In 1973 it would have been possible to make a version of ‘No Hiding Place’ that focused on pop music rather than football. Flint could have placed a bet with Terry and Bob that they would never make it through a week without knowing what was number one in the charts. This would have been difficult, as the best-selling record was major news at this time. Radio One’s chart show was heard by millions; Top of the Pops, the television equivalent, was watched by even more. The Top 30 was published in the music press, which back then had a vast reach. It was also published in the tabloid newspapers, which in the 1970s were read by the majority of the population.
You couldn’t make this pop version of ‘No Hiding Place’ today. I regularly ask my university students what’s number one in the charts. Despite the repetition of my tests, it is rare that any of them knows the answer. And this is young people who are studying popular music. In the 1970s, most mums and dads would know what was number one. It’s safe to say that hardly any would today.

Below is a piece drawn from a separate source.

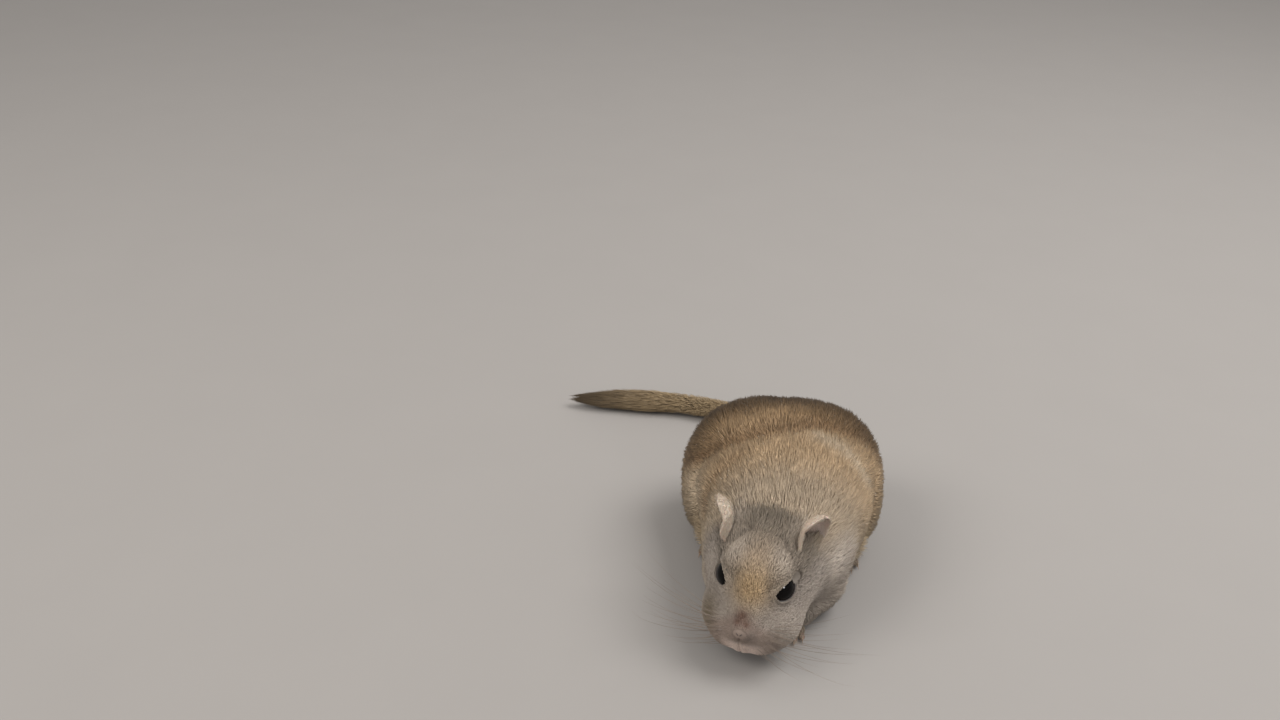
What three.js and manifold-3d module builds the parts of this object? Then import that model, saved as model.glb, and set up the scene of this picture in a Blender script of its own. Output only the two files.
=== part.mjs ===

And yet they may well know what Lady Gaga has been up to, or Rihanna, or Kanye West. Today’s tabloids feature several pages of pop gossip. They don’t feature the charts. And young people aren’t the only ones who use social media. The middle aged and elderly are online. They might not be using the internet to connect to Radio One, but their Twitter feeds may well be telling them about Justin Bieber’s misdemeanours. Have they heard his music? Probably not.
It’s enough to make you want to break out into song. The Likely Lads theme tune will do: Oh, what happened to you, whatever happened to me? What became of the people, we used to be?